Arkadaşlarımız: Cesedin parçalara dağılması, yırtıcı hayvanlar veya balıklar
tarafından yenmesi veya başka türlü imha edilmesi ilahi azabın gerçekleşmesine
engel değildir. Çünkü Allah Teala, cesedi kıyamet günü dirilteceği ve
diriltmeye gücü yettiği gibi cesed dağılmış, yırtıcı hayvanlar veya balıklar
tarafından yenmiş olsa bile bunun bir parçasına veya bir kaç parçasına hayat
vermeye de gücü yeter. Şöyle bir şey sorulabilir: Ölü gömüldükten bir süre
sonra kabri açılırsa cesedde bir değişiklik görülmez, kabre konulduğu gibi
müşahede edilir. Peki ona nasıl sorular sorulur, nasıl oturtulur ve demirden
tokmaklarla nasıl dövülür de hiç bir izi görülmez? Bu soruya şöyle cevab
verilir: Ölünün başına gelen felaketleri görmememiz olağandır ve örneğini uyku
halindeki kişide görebiliriz. Yanımızda uyuyan kişi rü'yasında bir takım zevkli
şeyler veya elemler görür. Fakat yanıbaşında olduğumuz halde farkında değiliz.

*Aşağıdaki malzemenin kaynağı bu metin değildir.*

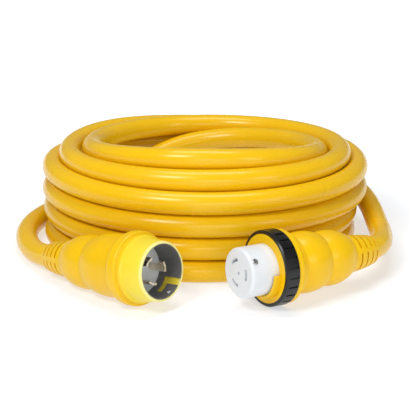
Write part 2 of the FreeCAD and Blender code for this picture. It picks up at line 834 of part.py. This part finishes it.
def tube(path_and_radii, radius):
    path = path_and_radii[0]
    start = path.Edges[0].valueAt(path.Edges[0].FirstParameter)
    direction = path.Edges[0].tangentAt(path.Edges[0].FirstParameter)
    section = Part.Wire([Part.makeCircle(radius, start, direction)])
    solid = path.makePipeShell([section], True, False)
    expected = math.pi * radius * radius * path.Length
    if abs(solid.Volume - expected) > 0.01 * expected:
        raise RuntimeError("a tube's volume is off its section times its length")
    return solid


# The tails' routes, in millimetres from the coil's centre, after the two points in each boot.
PLUG_TAIL = [
    (-193.1, -122.6, 13.3),
    (-210.2, -75.6, 12.6),
    (-214.6, -25.8, 12.6),
    (-204.2, 23.1, 13.4),
    (-180.7, 67.3, 13.6),
    (-151.8, 101.7, 13.2),
]
CONNECTOR_TAIL = [
    (203.0, -147.2, 32.0),
    (218.2, -99.4, 27.5),
    (216.6, -48.2, 28.5),
    (207.5, 1.6, 36.0),
    (192.4, 48.6, 42.0),
    (172.0, 91.0, 42.0),
]


def tail_route(end, spots):
    """The route starts straight inside the boot, and its first arc starts at the sleeve's root."""
    run = size("cord_start_run")
    root = size("relief_length")
    route = [end.point(root + (1 - ROUND_SHARE) * run), end.point(root - ROUND_SHARE * run)]
    for spot in spots:
        route.append(Vector(*spot) + coil_centre)
    return route


def cord_tail(label, end, spots):
    """The cord from inside its boot to where it joins the coil."""
    path, radii = rounded_path(tail_route(end, spots), 5 * 2 * cord_radius - 2)
    print(label, "length %.0f" % path.Length, "radii", [round(radius) for radius in radii])
    tail = doc.addObject("Part::Feature", label)
    tail.Shape = tube((path, radii), cord_radius)
    keep(tail, label, Placement())


def coil():
    """The coil's outer shape: a wall of stacked rows with two tilted turns nested on top."""
    rows = int(size("coil_rows"))
    pitch = size("row_pitch")
    outer = size("coil_radius")
    inner = size("coil_inner_radius")
    waist = outer + cord_radius - 3.0
    edges = [Part.LineSegment(Vector(inner, 0, 0), Vector(waist, 0, 0)).toShape()]
    for row in range(rows):
        low = Vector(waist, 0, row * pitch)
        middle = Vector(outer + cord_radius, 0, (row + 0.5) * pitch)
        high = Vector(waist, 0, (row + 1) * pitch)
        edges.append(Part.Arc(low, middle, high).toShape())
    top = rows * pitch
    edges.append(Part.LineSegment(Vector(waist, 0, top), Vector(inner, 0, top)).toShape())
    edges.append(Part.LineSegment(Vector(inner, 0, top), Vector(inner, 0, 0)).toShape())
    wall = Part.Face(Part.Wire(edges)).revolve(Vector(0, 0, 0), Vector(0, 0, 1), 360)
    shape = wall
    for name in ("middle_turn", "inner_turn"):
        turn = Part.makeTorus(size(name + "_radius"), cord_radius)
        tilt = Rotation(Vector(1, 0, 0), -size(name + "_tilt"))
        turn.Placement = Placement(Vector(0, 0, size(name + "_height")), tilt)
        shape = shape.fuse(turn)
    feature = doc.addObject("Part::Feature", "cord_coil")
    feature.Shape = shape.removeSplitter()
    keep(feature, "cord_coil", Placement(coil_centre, Rotation()))


# ---------------------------------------------------------------- build and export

def build():
    coil()
    cord_tail("plug_tail", plug, PLUG_TAIL)
    cord_tail("connector_tail", connector, CONNECTOR_TAIL)

    plug_boot()
    plug_gasket()
    plug_skirt()
    plug_shell()
    plug_face()
    terminal_block("plug_terminal_block", plug, dim("plug_face_at", plus=-31.0),
                   dim("plug_face_at", plus=-13.0), dim("shell_bore_radius", plus=-1.4))
    for name, angle in BLADES:
        blade(name, angle)
    strap("plug_ground_strap", plug, dim("plug_face_at", plus=-34.5),
          dim("plug_face_at", plus=-14.0), dim("shell_bore_radius", plus=-1.3),
          dim("shell_bore_radius", plus=-0.4), 65.0, 24.0)
    blade_back = size("blade_circle") + size("blade_thickness") / 2 + 0.1
    terminal_screws("plug", plug, 102.0, blade_back, -HOOK_SPAN / 2)
    assembly_screws("plug", plug, 112.0, 25.0)
    clamp_halves("plug", plug)
    clamp_screws("plug", plug)
    wires("plug", plug, 95.5)

    connector_boot()
    connector_seal()
    connector_collar()
    locking_ring()
    barrel_and_stud()
    terminal_block("connector_terminal_block", connector,
                   dim("connector_flange_front", plus=-28.0),
                   dim("connector_flange_front", plus=-16.0), dim("wire_cavity_radius", plus=-0.3))
    for name, angle in BLADES:
        strap("connector_contact_" + name, connector, dim("connector_flange_front", plus=-36.0),
              dim("barrel_face_at", plus=-10.0), dim("blade_circle", plus=-CONTACT_HALF),
              dim("blade_circle", plus=CONTACT_HALF), angle, BLADE_SPAN - 4.0)
    strap("connector_ground_contact", connector, dim("ring_front_at", plus=0.6),
          dim("barrel_face_at", plus=-7.2), dim("barrel_radius", plus=-1.1),
          dim("barrel_radius", plus=-0.1), FACE_GROUND_ANGLE, 18.0)
    contact_back = size("blade_circle") + CONTACT_HALF + 0.1
    terminal_screws("connector", connector, 93.5, contact_back, 0.0)
    assembly_screws("connector", connector, 97.6, 24.0)
    clamp_halves("connector", connector)
    clamp_screws("connector", connector)
    wires("connector", connector, 88.0)


def check():
    doc.recompute()
    for thing in doc.Objects:
        if "Invalid" in thing.State or "Error" in thing.State:
            raise RuntimeError("%s failed: %s" % (thing.Label, thing.State))
    for thing in finished:
        if thing.Shape.isNull() or not thing.Shape.isValid():
            raise RuntimeError(thing.Label + " has no valid shape")


def export():
    os.makedirs("parts", exist_ok=True)
    for thing in finished:
        thing.Shape.exportStep("parts/%s.step" % thing.Label)
    print(len(finished), "nodes")


build()
check()
export()
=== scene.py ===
"""Shore power cord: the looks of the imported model.

Metres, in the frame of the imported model.  The coil's middle comes from its node's box, and each
end's axis comes from its mount in the record.
"""
import json
import math

import bpy
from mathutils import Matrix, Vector


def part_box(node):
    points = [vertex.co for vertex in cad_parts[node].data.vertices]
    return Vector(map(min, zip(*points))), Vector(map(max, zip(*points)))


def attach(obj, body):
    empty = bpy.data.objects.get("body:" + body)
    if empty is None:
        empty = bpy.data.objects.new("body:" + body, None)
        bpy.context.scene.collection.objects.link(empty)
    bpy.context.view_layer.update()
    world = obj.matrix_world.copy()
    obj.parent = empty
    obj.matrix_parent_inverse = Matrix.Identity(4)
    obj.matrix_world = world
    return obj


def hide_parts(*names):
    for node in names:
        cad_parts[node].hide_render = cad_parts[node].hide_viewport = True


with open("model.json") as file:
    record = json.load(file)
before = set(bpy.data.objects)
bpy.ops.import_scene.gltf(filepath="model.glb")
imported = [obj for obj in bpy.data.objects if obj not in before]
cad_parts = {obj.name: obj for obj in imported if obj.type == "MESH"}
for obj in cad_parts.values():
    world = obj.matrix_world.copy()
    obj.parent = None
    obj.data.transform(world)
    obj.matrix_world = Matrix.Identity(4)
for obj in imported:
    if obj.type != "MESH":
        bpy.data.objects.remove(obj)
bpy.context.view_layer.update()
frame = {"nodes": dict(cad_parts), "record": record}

MM = 0.001
BODY = "cord_set"

mounts = {mount["name"]: mount for mount in frame["record"]["mounts"]}


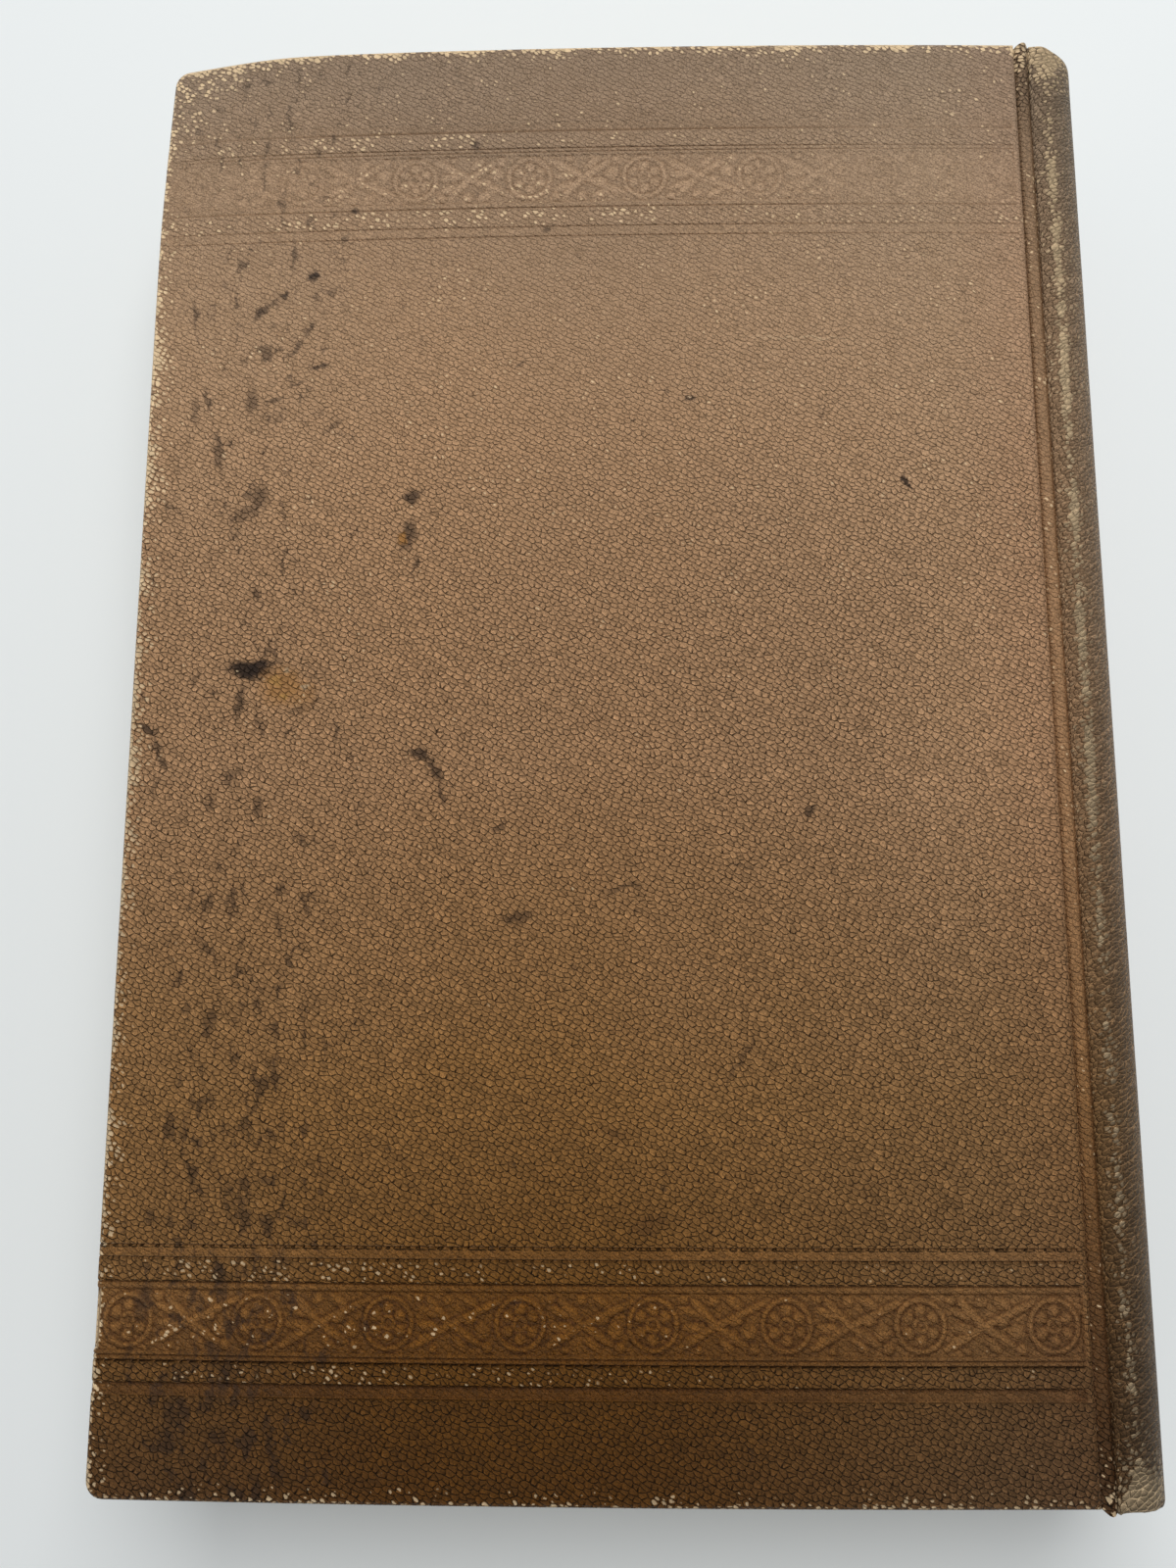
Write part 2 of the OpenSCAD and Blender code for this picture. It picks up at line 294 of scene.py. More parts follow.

Keza kişi uyanık iken işittiği veya düşündüğü bir şeyden dolayı zevk veya acı
duyar. Buna rağmen yanında oturan bir kimse farkında değildir ve bir şey
görmez. Cebrail (a.s.), Resul-i Ekrem (s.a.v.)'e vahiy getirirdi. Fakat Resul-i
Ekrem (s.a.v.)'in yanında oturanlar Cebrail (a.s.)'ı görmezlerdi.
Ölünün
oturtulması olayının kabre gömülen ölülere mahsus olması ve cesedi herhangi bir
şekilde imha edilen ölülerde bu olayın vuku bulmaması muhtemeldir.